A very welcome new feature is some important additions to the unittest module. Unlike most parts of the standard library, unittest is something I use in virtually every project, so any improvement in it matters a lot. Some highlights:

  • unittest now has simple test discovery capabilities. This means you can run it (by invoking the module with python -m unittest) on a directory and it will automatically discover and execute all test files in it. This is a feature other unit-testing libraries (like nose) boast, and it's great to have it built-in.
  • assertRaises can now work as a context manager, which makes it much more pleasant to use.
  • Resource allocation and cleanup for tests should now be much easier to implement, thanks to new class and module-level setUp and tearDown methods, and a method for adding additional custom cleanup functions.
  • A lot of useful new assertion methods have been added. For example (all of these also have negative variants): assertIs, assertIn, assertIsInstance, assertRaisesRegexp.
  • assertEqual became much smarter about reporting failures when comparing lists, dicts, tuples and sets. For example, if two lists aren't equal, only the mismatch is reported instead of dumping them wholly as the old assertEqual would do.

No more cStringIO

StringIO is a great tool, but it's written in pure Python and thus is slow, which can limit its usefulness when performance is critical. So for a long time we've been used to importing it from the alternative C-based package cStringIO.

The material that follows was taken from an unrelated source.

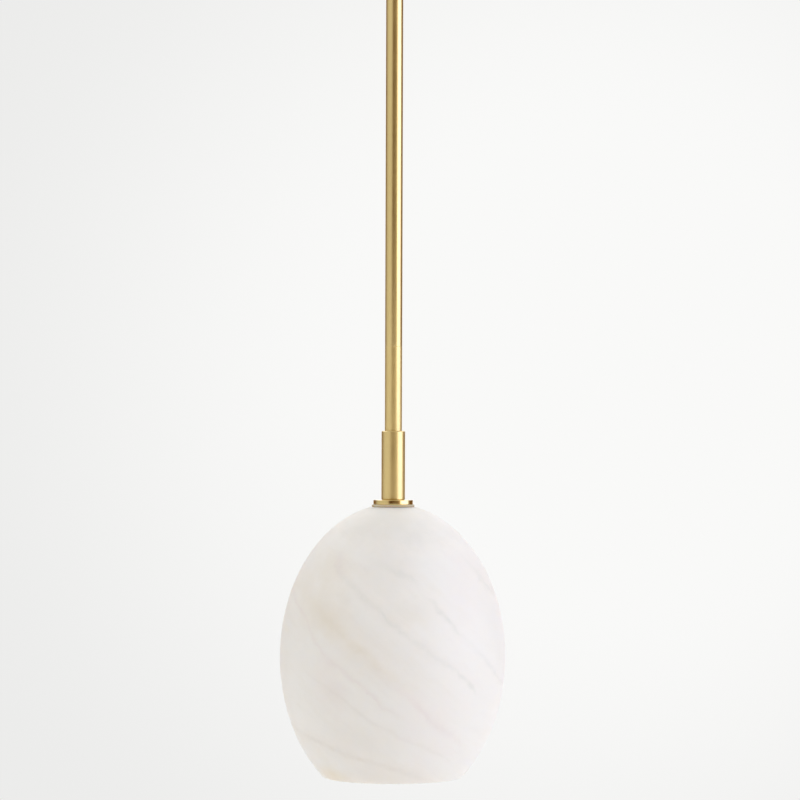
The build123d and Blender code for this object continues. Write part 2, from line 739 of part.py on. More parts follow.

In Python 2.6, the io package from 3.x has been backported, but with an old and inefficient pure-Python implementation of StringIO. Finally, Python 2.7 brings the C-optimized io package from 3.1, and cStringIO is no longer needed (it still exists, of course). Just:

>>> from io import StringIO

And you're good to go. This will work in Python 3.x too, of course, so one less compatibility issue to worry about.

Note that in Python 3.x, I/O handling has been considerably redesigned, in part to accommodate for the stricter distinction between textual and binary data that 3.x makes. The io module backported to 2.x allows to use this code, although it's not the default for file and stream handling (i.e. the built-in open function won't use it). When applicable (such as with StringIO), it's recommended to use the io module in 2.7, for easier future transition to 3.x.

OrderedDict

Python prides itself at being a "batteries included" language, but naturally you can't have all possible batteries included from the start, so the standard library slowly grows over time, adding more and more useful tools.

One tool that has been on the "wanted" list for a long time is an ordered dictionary - a dictionary that remembers the order in which the items were inserted into it. So this data structure appeared in many different recipes and forms, "unoficially". Python 2.7 adds the collections.OrderedDict class for this purpose, so that's another battery now included in the standard library.

argparse

Not satisfied with the two existing tools for parsing command-line arguments (getopt and optparse), Python 3.2 added another one - argparse, an enhanced version of optparse (which is also why optparse became deprecated). Python 2.7 takes this module from 3.2. So if you feel optparse is too limiting for your needs, you will be happy with this change.

There are many more changes in 2.7, the above is just a sample of what I found to be interesting. For the full list see the What's New in Python 2.7 documentation page. Overall, it's a pretty good update, making Python coding even more pleasant.

I want to stress again the importance of the 2.7 release, being the last in the 2.x series. That's it, the last incremental upgrade. Consider that while 2.7 borrows features from 3.2 and 3.1, when 3.3 is released there will be no corresponding 2.x release to backport its features to. IMHO this is when Python 3.x will finally start growing really apart from 2.x (in terms of features), and this will hopefully encourage more people to do the switch. For now, my recommendation is to make sure your code runs on both 3.x and 2.x. With 2.7, it isn't very hard to achieve.